The lines to reproduce run from the first one through the line containing "node tree, with". Reproduce them exactly.

>>>

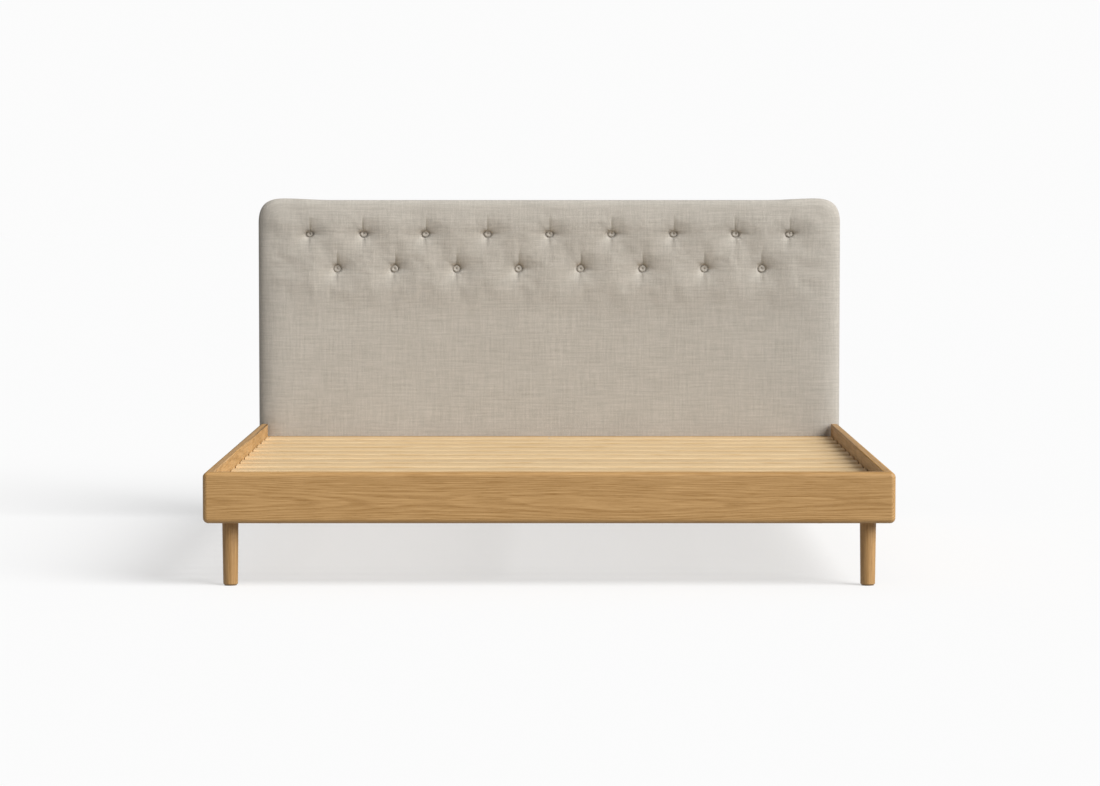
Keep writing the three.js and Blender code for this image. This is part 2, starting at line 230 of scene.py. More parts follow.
# ---- Material helpers ----
class Tree:
    """A material's node tree, with short calls for the nodes used here."""

    def __init__(self, name, roughness=0.5, metallic=0.0):
        self.material = bpy.data.materials.new(name)
        self.material.use_nodes = True
        self.tree = self.material.node_tree
        self.shader = self.tree.nodes["Principled BSDF"]
        self.shader.inputs["Roughness"].default_value = roughness
        self.shader.inputs["Metallic"].default_value = metallic

    def put(self, value, socket):
        if isinstance(value, bpy.types.NodeSocket):
            self.tree.links.new(value, socket)
        else:
            socket.default_value = value

    def node(self, kind, inputs=None, **settings):
        node = self.tree.nodes.new("ShaderNode" + kind)
        for key, value in settings.items():
            setattr(node, key, value)
        for key, value in (inputs or {}).items():
            self.put(value, node.inputs[key])
        return node

    def math(self, operation, a, b=0.0, clamp=False):
        node = self.node("Math", {0: a, 1: b}, operation=operation, use_clamp=clamp)
        return node.outputs[0]

    def add(self, *values):
        total = values[0]
        for value in values[1:]:
            total = self.math("ADD", total, value)
        return total

    def times(self, a, b):
        return self.math("MULTIPLY", a, b)

    def combine(self, x, y, z):
        return self.node("CombineXYZ", {0: x, 1: y, 2: z}).outputs[0]

    def stretch(self, vector, scale):
        return self.node("VectorMath", {0: vector, 1: scale}, operation="MULTIPLY").outputs[0]

    def noise(self, vector, scale, detail=2.0, roughness=0.5):
        """Noise over a vector stretched by scale, as a factor round 0.5."""
        node = self.node(
            "TexNoise",
            {"Vector": self.stretch(vector, scale), "Scale": 1.0, "Detail": detail, "Roughness": roughness},
        )
        return node.outputs["Fac"]

    def span(self, value, low, high, to_low=0.0, to_high=1.0):
        """The value's range from low to high, carried over to another range and held inside it."""
        node = self.node(
            "MapRange",
            {"Value": value, "From Min": low, "From Max": high, "To Min": to_low, "To Max": to_high},
        )
        return node.outputs["Result"]

    def ramp(self, value, stops):
        node = self.node("ValToRGB", {"Fac": value})
        elements = node.color_ramp.elements
        elements[0].position, elements[1].position = stops[0][0], stops[-1][0]
        for position, _ in stops[1:-1]:
            elements.new(position)
        for element, (_, level) in zip(elements, stops):
            element.color = (level, level, level, 1)
        return node.outputs["Color"]

    def mix(self, factor, a, b, blend="MIX"):
        node = self.node("Mix", data_type="RGBA", blend_type=blend)
        for value, socket in ((factor, node.inputs[0]), (a, node.inputs[6]), (b, node.inputs[7])):
            self.put(value, socket)
        return node.outputs[2]

    def shaded(self, colour, shade):
        """The colour, lighter or darker by a factor."""
        return self.mix(1.0, colour, self.combine(shade, shade, shade), "MULTIPLY")

    def finish(self, colour=None, roughness=None, height=None, bump=0.0, strength=1.0):
        if colour is not None:
            self.put(colour, self.shader.inputs["Base Color"])
        if roughness is not None:
            self.put(roughness, self.shader.inputs["Roughness"])
        if height is not None:
            node = self.node("Bump", {"Height": height, "Distance": bump, "Strength": strength})
            self.put(node.outputs["Normal"], self.shader.inputs["Normal"])
        return self.material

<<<

Solution:
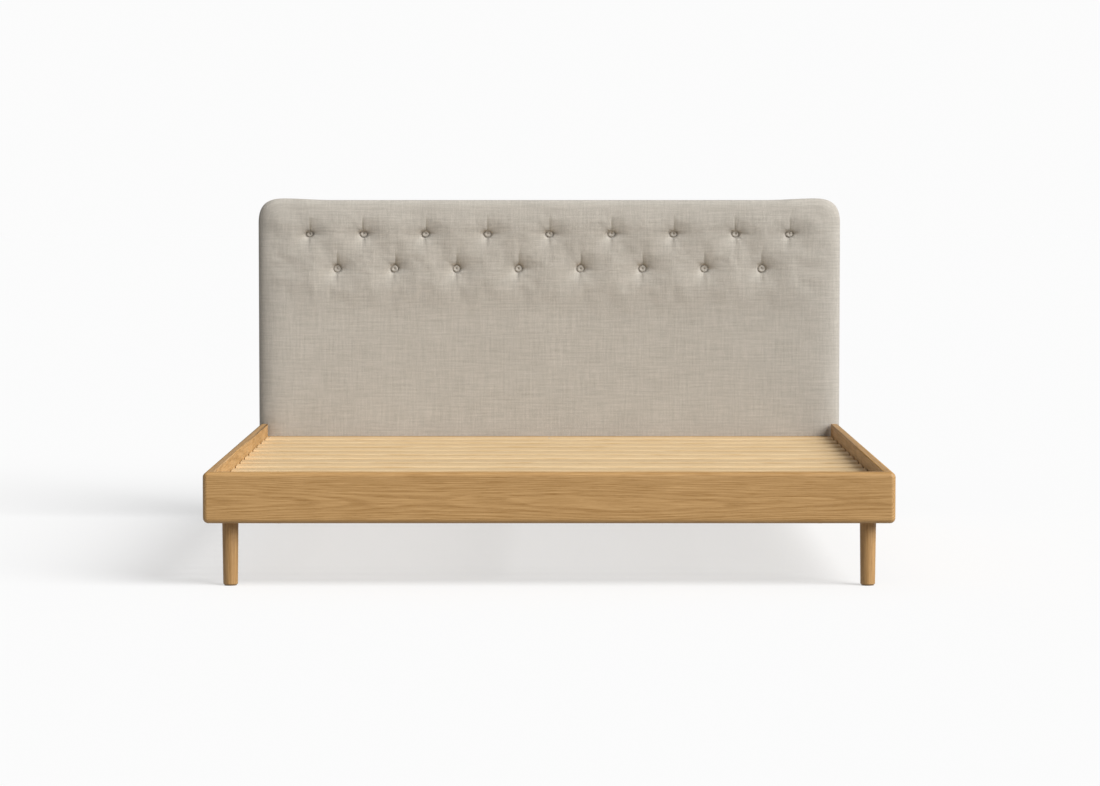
Keep writing the three.js and Blender code for this image. This is part 2, starting at line 230 of scene.py. More parts follow.
# ---- Material helpers ----
class Tree:
    """A material's node tree, with short calls for the nodes used here."""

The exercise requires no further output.